Sorge vor Ausschreitungen Autonome versammeln sich zu „Welcome to Hell“
Hamburg (dpa) - Die Ruhe vor dem Sturm? Als sich am Nachmittag bei strahlendem Sonnenschein hunderte Menschen auf dem Hamburger Fischmarkt versammeln, ähnelt die Szenerie eher einem gelassen anmutenden Stadtteilfest.
Auf einer Bühne am Hafenrand werden mehr oder weniger aufmerksam verfolgte Reden gehalten, Bands spielen auf, darunter die szenebekannten Goldenen Zitronen. Wo sonst jeden Sonntagmorgen Marktschreier vornehmlich für Touristen Aale, Palmen, Obst und Gurkenschneider feilbieten, stehen jetzt Getränkestände und Imbissbuden.
Und doch ist es anders als sonst: Denn das Motto der Veranstaltung heißt „Welcome to Hell“ („Willkommen in der Hölle“) und die Teilnehmer entsprechen kaum dem gängigen Klischee fröhlicher Partyleute. Viele sind dunkel gekleidet. Aus ganz Europa sind sie angereist. Sie wollen den teilweise schon am Donnerstag zum G20-Gipfel nach Hamburg kommenden Staatschefs entgegentreten - und zwar auf gewaltsame Weise, wie sich Sicherheitsbehörden seit Wochen sicher sind.
Zumindest kündigten die Autonomen rund um das linksautonome Zentrum „Rote Flora“ als Veranstalter bereits an: „Im Gegensatz zur bürgerlichen Opposition werden wir den Herrschenden keine Alternativen vorschlagen, um das kapitalistische System am Leben zu erhalten.“ Ihr Motto lautet schlicht: „G20-Gipfel blockieren, sabotieren, demontieren!“ Als Vorgeschmack brannten bereits mehrere Polizeiautos in der Stadt.

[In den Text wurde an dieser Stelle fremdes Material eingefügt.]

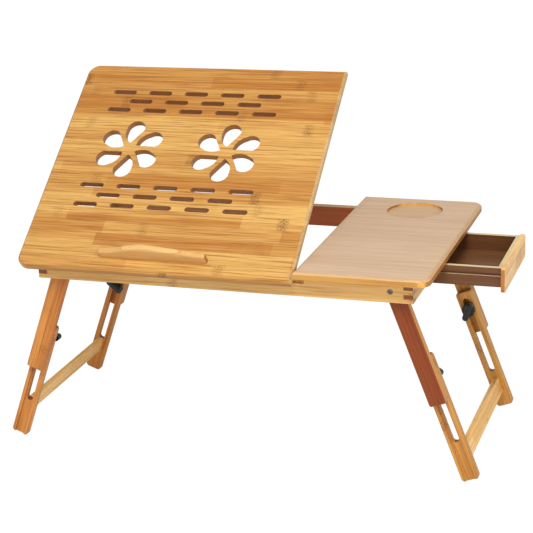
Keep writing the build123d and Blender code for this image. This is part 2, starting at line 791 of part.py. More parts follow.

Die Veranstalter erwarteten bis zu 10 000 Teilnehmer. Die Polizei ging davon aus, dass 8000 von ihnen gewaltbereit sind, also zum Beispiel ohne zu Zögern Steine und Flaschen auf Polizisten werfen, Schaufenster einschmeißen und Müllcontainer anzünden. Wobei unklar war, wie sich die aus anderen Ländern wie Griechenland, Frankreich oder Skandinavien angereisten Autonomen verhalten werden, die erfahrungsgemäß härter zulangen als die laut Verfassungsschutz etwa 1100 Menschen umfassende Hamburger linksextreme Szene.
Zunächst hält sich die Polizei an diesem Nachmittag zurück, zeigt aber eindeutig, was sie alles hat. Gleich mehrere Wasserwerfer sind aufgefahren, in schwerer Schutzmontur martialisch anmutende Beamte sichern das Terrain, auf der Elbe patrouillieren Polizeiboote.
Hamburgs Innensenator Andy Grote (SPD) hatte vor der Demonstration angekündigt, dass die Polizei gegebenenfalls hart durchgreifen würde. „Wir werden dort sehr auf einen friedlichen Verlauf achten. Und wenn es dort aus der Versammlung heraus zu Störungen kommt, dann wird es auch eine polizeiliche Reaktion darauf geben.“ Wie genau die aussehen könnte, ließ er offen. Ebenso beantwortete er nicht die Frage, was genau denn unter einer Störung zu verstehen sei.
Auf die Frage, ob die Polizei Vermummungen als Störungen betrachten werde, sagte er nur: „Grundsätzlich gilt: Mit Störungen aus dieser Demo heraus wird man dann entsprechend umgehen.“ G20-Einsatzleiter Hartmut Dudde - er gilt als Verfechter einer harten Linie - hatte in der Vergangenheit allerdings bereits erklärt, dass er Vermummungen nicht zulassen werde. „Das dürfen wir auch gar nicht.“
Trotz der massiven Sicherheitsbedenken wurde die Demonstration „Welcome to Hell“ ohne weitere Auflagen genehmigt. Dabei soll sie vom Fischmarkt über die Reeperbahn auf bis etwa 300 Meter an die Messehallen, den Veranstaltungsort des Gipfels, heranführen. Also so nah wie wohl keine andere der insgesamt rund 30 angekündigten Demonstrationen.
Angesichts solcher behördlicher Großzügigkeit machten Spekulationen die Runde, dass dahinter eine gezielte Strategie der Polizei steckt. Nach dem Motto: Sollen sich die Autonomen doch über die Durchsetzung ihrer Route freuen. Faktisch werden sie nichts davon haben, da der Zug den relativ einfach zu sichernden Fischmarkt ohnehin keinen Meter verlassen wird. Denn irgendeiner der Autonomen wird schon die Hasskappe aufhaben.